===== Input rows =====
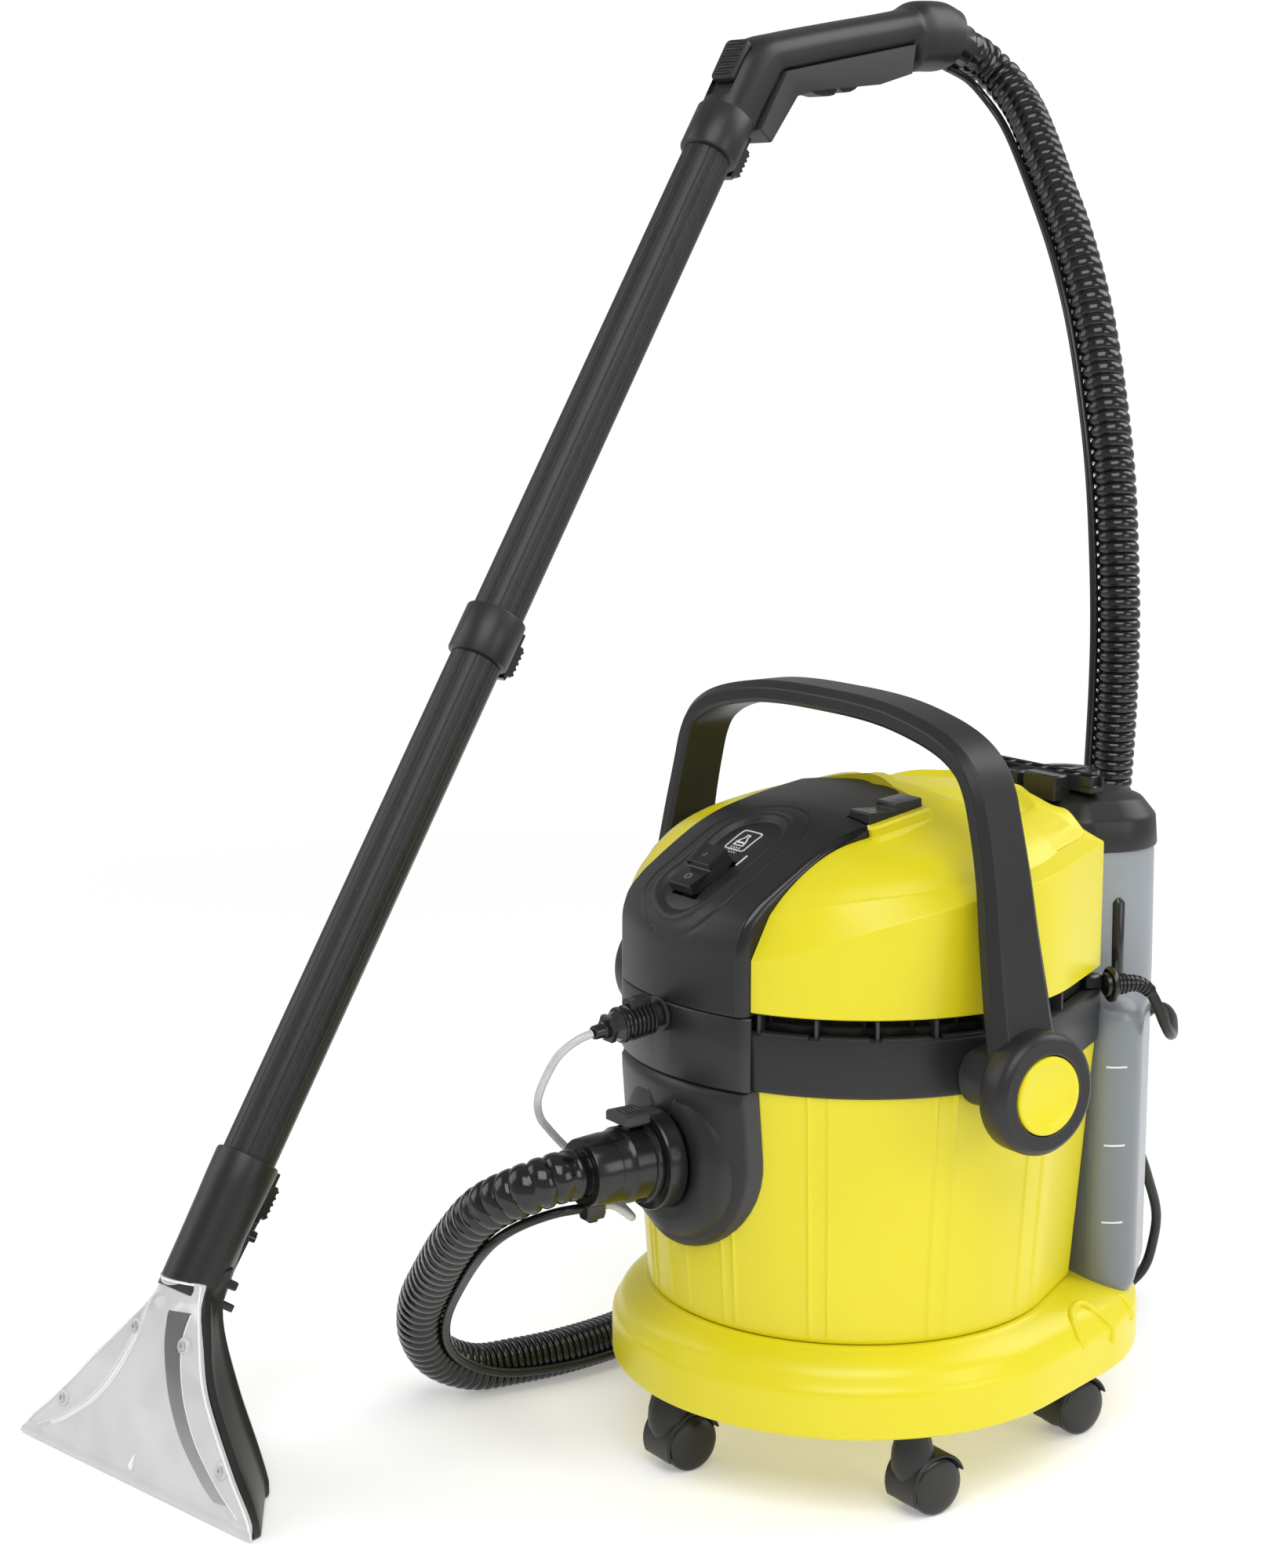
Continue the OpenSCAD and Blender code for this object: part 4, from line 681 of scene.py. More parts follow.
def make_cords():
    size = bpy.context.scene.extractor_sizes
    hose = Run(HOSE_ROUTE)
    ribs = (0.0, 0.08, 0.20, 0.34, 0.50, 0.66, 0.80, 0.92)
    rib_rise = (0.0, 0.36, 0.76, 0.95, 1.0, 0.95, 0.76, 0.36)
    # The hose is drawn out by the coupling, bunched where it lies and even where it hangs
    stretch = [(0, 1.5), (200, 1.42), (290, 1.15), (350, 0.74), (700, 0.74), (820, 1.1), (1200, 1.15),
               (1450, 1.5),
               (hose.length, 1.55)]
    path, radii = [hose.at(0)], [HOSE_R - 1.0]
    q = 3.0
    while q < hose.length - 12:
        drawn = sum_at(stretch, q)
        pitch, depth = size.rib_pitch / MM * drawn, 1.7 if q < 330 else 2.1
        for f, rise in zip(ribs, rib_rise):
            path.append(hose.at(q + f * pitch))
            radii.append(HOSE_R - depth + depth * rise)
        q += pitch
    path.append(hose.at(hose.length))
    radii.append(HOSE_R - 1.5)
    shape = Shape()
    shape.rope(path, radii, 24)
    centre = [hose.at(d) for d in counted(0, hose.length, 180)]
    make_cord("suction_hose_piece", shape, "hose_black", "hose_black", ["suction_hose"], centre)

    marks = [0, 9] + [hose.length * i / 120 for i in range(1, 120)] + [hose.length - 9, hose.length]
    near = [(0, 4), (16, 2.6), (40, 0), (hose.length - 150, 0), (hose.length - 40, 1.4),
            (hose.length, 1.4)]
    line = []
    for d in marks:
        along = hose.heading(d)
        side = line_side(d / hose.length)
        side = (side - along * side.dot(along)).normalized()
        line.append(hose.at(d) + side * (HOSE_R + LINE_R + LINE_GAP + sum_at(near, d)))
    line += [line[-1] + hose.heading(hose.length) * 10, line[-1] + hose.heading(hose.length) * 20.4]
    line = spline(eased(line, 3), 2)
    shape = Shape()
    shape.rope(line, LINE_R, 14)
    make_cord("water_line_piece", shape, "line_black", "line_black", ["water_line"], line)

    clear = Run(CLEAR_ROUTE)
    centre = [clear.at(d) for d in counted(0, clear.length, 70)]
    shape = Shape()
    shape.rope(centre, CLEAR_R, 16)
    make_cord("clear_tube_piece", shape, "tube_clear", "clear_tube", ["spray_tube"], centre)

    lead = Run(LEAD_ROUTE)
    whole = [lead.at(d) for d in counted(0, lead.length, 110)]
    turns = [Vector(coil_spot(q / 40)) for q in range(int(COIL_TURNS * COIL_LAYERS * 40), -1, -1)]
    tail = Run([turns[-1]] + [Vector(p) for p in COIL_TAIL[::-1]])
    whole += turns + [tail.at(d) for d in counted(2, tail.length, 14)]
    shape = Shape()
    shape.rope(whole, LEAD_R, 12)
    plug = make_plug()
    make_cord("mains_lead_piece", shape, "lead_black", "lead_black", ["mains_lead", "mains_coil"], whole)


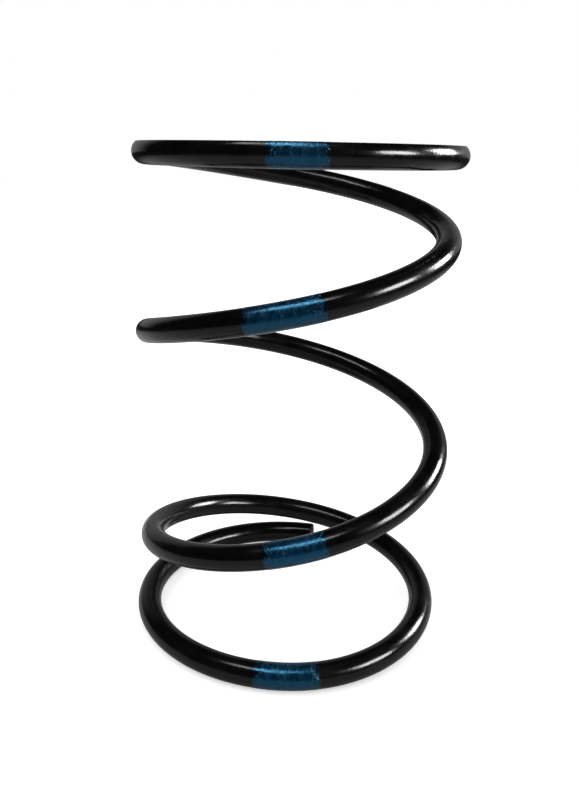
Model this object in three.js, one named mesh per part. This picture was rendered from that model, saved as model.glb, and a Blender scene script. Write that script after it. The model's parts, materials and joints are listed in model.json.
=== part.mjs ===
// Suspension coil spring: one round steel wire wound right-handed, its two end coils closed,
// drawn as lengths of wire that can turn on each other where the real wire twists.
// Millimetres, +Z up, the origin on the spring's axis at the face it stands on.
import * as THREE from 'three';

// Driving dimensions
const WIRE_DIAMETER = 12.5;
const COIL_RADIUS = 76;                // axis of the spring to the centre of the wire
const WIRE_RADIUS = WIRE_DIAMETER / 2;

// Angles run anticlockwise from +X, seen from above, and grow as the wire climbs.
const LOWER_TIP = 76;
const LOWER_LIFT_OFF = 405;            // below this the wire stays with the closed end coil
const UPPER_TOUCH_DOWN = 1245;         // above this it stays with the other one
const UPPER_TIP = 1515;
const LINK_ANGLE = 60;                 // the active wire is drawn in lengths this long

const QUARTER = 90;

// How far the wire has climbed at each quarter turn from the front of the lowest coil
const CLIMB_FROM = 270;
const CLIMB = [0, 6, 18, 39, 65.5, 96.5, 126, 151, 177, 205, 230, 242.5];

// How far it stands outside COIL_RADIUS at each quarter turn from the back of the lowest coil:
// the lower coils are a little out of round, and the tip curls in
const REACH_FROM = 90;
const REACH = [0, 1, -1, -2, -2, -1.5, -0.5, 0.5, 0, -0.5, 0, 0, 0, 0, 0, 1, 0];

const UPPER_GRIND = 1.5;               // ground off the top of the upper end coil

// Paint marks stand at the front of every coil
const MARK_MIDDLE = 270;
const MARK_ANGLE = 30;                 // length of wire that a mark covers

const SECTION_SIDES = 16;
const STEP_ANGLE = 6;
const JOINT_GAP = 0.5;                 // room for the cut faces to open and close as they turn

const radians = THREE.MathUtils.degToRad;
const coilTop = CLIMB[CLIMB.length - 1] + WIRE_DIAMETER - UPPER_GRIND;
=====
(Task brief):
Exactly reproduce every line of the records.

(Task answer):
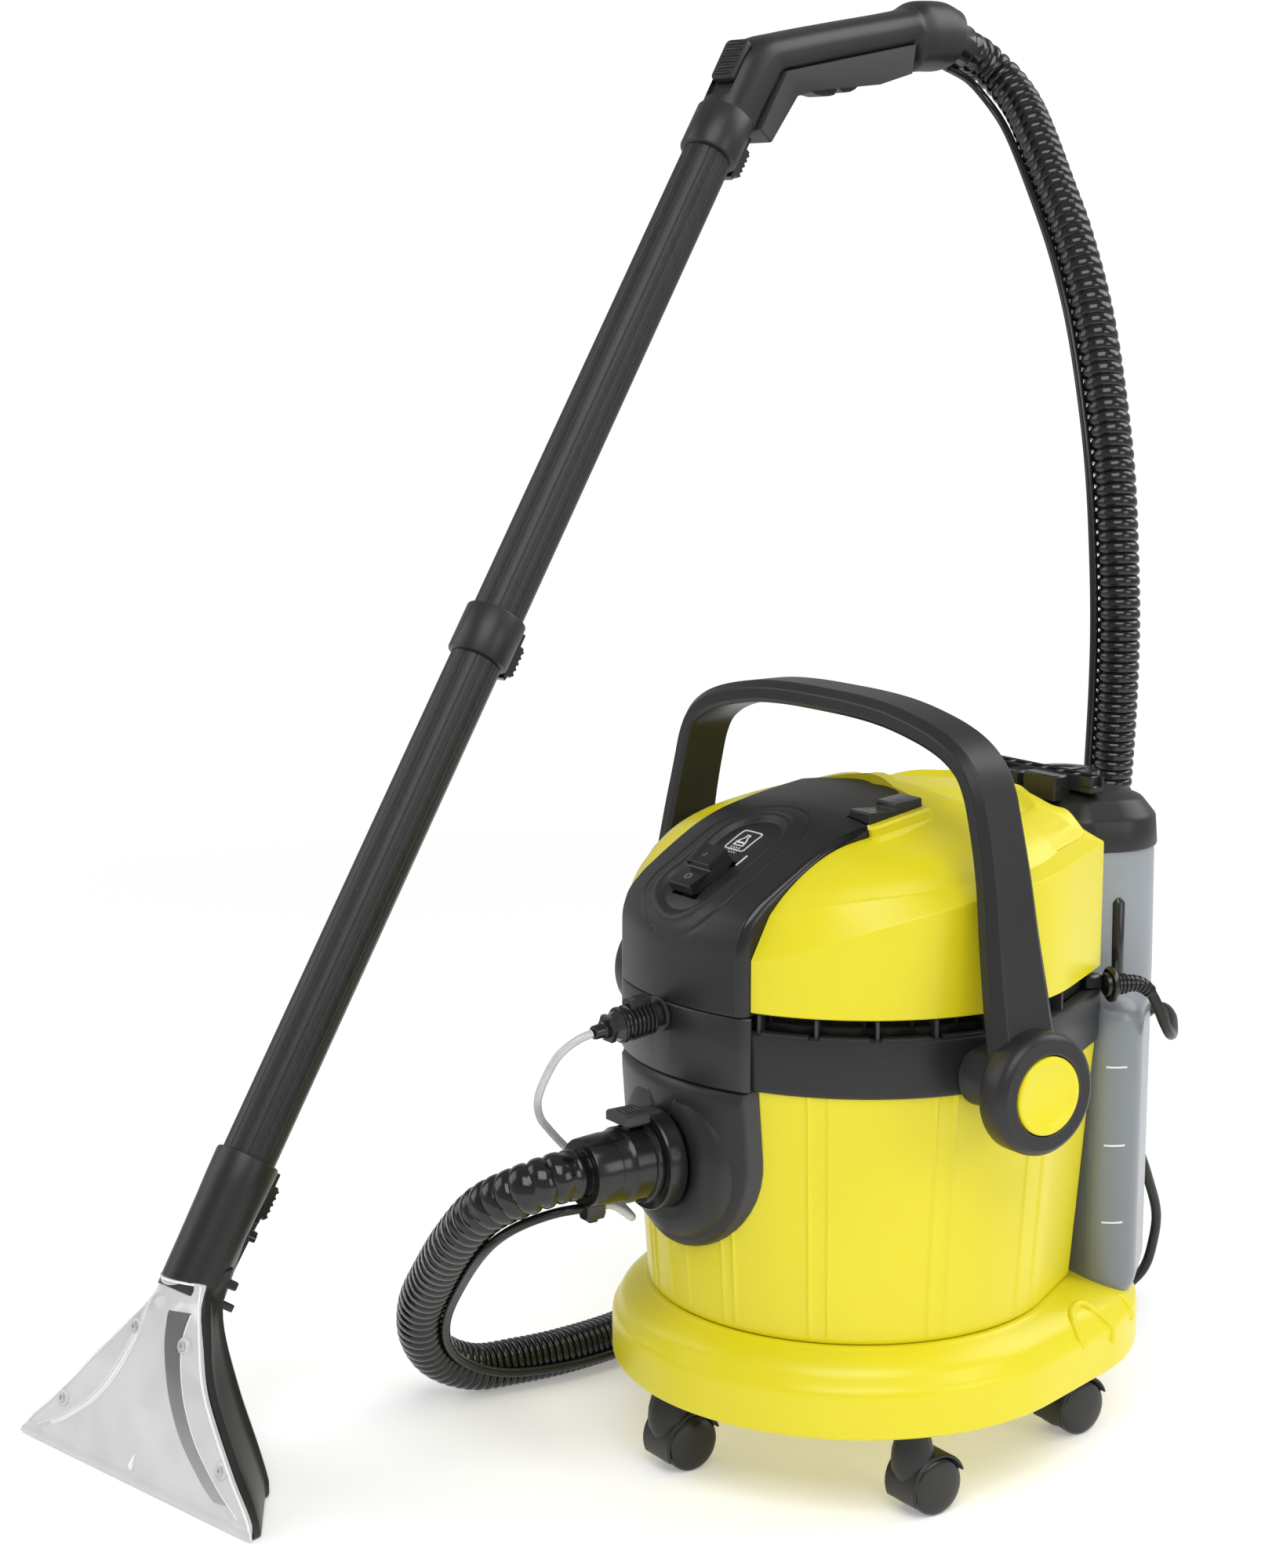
Continue the OpenSCAD and Blender code for this object: part 4, from line 681 of scene.py. More parts follow.
def make_cords():
    size = bpy.context.scene.extractor_sizes
    hose = Run(HOSE_ROUTE)
    ribs = (0.0, 0.08, 0.20, 0.34, 0.50, 0.66, 0.80, 0.92)
    rib_rise = (0.0, 0.36, 0.76, 0.95, 1.0, 0.95, 0.76, 0.36)
    # The hose is drawn out by the coupling, bunched where it lies and even where it hangs
    stretch = [(0, 1.5), (200, 1.42), (290, 1.15), (350, 0.74), (700, 0.74), (820, 1.1), (1200, 1.15),
               (1450, 1.5),
               (hose.length, 1.55)]
    path, radii = [hose.at(0)], [HOSE_R - 1.0]
    q = 3.0
    while q < hose.length - 12:
        drawn = sum_at(stretch, q)
        pitch, depth = size.rib_pitch / MM * drawn, 1.7 if q < 330 else 2.1
        for f, rise in zip(ribs, rib_rise):
            path.append(hose.at(q + f * pitch))
            radii.append(HOSE_R - depth + depth * rise)
        q += pitch
    path.append(hose.at(hose.length))
    radii.append(HOSE_R - 1.5)
    shape = Shape()
    shape.rope(path, radii, 24)
    centre = [hose.at(d) for d in counted(0, hose.length, 180)]
    make_cord("suction_hose_piece", shape, "hose_black", "hose_black", ["suction_hose"], centre)

    marks = [0, 9] + [hose.length * i / 120 for i in range(1, 120)] + [hose.length - 9, hose.length]
    near = [(0, 4), (16, 2.6), (40, 0), (hose.length - 150, 0), (hose.length - 40, 1.4),
            (hose.length, 1.4)]
    line = []
    for d in marks:
        along = hose.heading(d)
        side = line_side(d / hose.length)
        side = (side - along * side.dot(along)).normalized()
        line.append(hose.at(d) + side * (HOSE_R + LINE_R + LINE_GAP + sum_at(near, d)))
    line += [line[-1] + hose.heading(hose.length) * 10, line[-1] + hose.heading(hose.length) * 20.4]
    line = spline(eased(line, 3), 2)
    shape = Shape()
    shape.rope(line, LINE_R, 14)
    make_cord("water_line_piece", shape, "line_black", "line_black", ["water_line"], line)

    clear = Run(CLEAR_ROUTE)
    centre = [clear.at(d) for d in counted(0, clear.length, 70)]
    shape = Shape()
    shape.rope(centre, CLEAR_R, 16)
    make_cord("clear_tube_piece", shape, "tube_clear", "clear_tube", ["spray_tube"], centre)

    lead = Run(LEAD_ROUTE)
    whole = [lead.at(d) for d in counted(0, lead.length, 110)]
    turns = [Vector(coil_spot(q / 40)) for q in range(int(COIL_TURNS * COIL_LAYERS * 40), -1, -1)]
    tail = Run([turns[-1]] + [Vector(p) for p in COIL_TAIL[::-1]])
    whole += turns + [tail.at(d) for d in counted(2, tail.length, 14)]
    shape = Shape()
    shape.rope(whole, LEAD_R, 12)
    plug = make_plug()
    make_cord("mains_lead_piece", shape, "lead_black", "lead_black", ["mains_lead", "mains_coil"], whole)


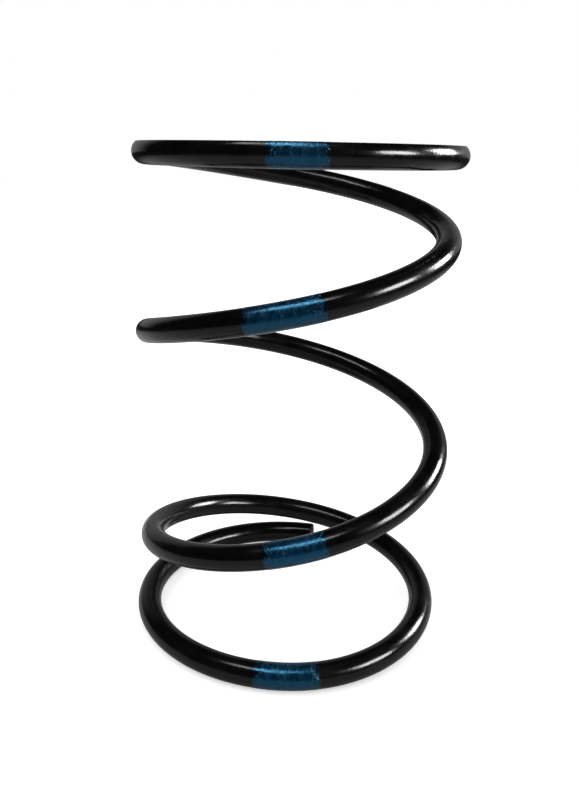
Model this object in three.js, one named mesh per part. This picture was rendered from that model, saved as model.glb, and a Blender scene script. Write that script after it. The model's parts, materials and joints are listed in model.json.
=== part.mjs ===
// Suspension coil spring: one round steel wire wound right-handed, its two end coils closed,
// drawn as lengths of wire that can turn on each other where the real wire twists.
// Millimetres, +Z up, the origin on the spring's axis at the face it stands on.
import * as THREE from 'three';

// Driving dimensions
const WIRE_DIAMETER = 12.5;
const COIL_RADIUS = 76;                // axis of the spring to the centre of the wire
const WIRE_RADIUS = WIRE_DIAMETER / 2;

// Angles run anticlockwise from +X, seen from above, and grow as the wire climbs.
const LOWER_TIP = 76;
const LOWER_LIFT_OFF = 405;            // below this the wire stays with the closed end coil
const UPPER_TOUCH_DOWN = 1245;         // above this it stays with the other one
const UPPER_TIP = 1515;
const LINK_ANGLE = 60;                 // the active wire is drawn in lengths this long

const QUARTER = 90;

// How far the wire has climbed at each quarter turn from the front of the lowest coil
const CLIMB_FROM = 270;
const CLIMB = [0, 6, 18, 39, 65.5, 96.5, 126, 151, 177, 205, 230, 242.5];

// How far it stands outside COIL_RADIUS at each quarter turn from the back of the lowest coil:
// the lower coils are a little out of round, and the tip curls in
const REACH_FROM = 90;
const REACH = [0, 1, -1, -2, -2, -1.5, -0.5, 0.5, 0, -0.5, 0, 0, 0, 0, 0, 1, 0];

const UPPER_GRIND = 1.5;               // ground off the top of the upper end coil

// Paint marks stand at the front of every coil
const MARK_MIDDLE = 270;
const MARK_ANGLE = 30;                 // length of wire that a mark covers

const SECTION_SIDES = 16;
const STEP_ANGLE = 6;
const JOINT_GAP = 0.5;                 // room for the cut faces to open and close as they turn

const radians = THREE.MathUtils.degToRad;
const coilTop = CLIMB[CLIMB.length - 1] + WIRE_DIAMETER - UPPER_GRIND;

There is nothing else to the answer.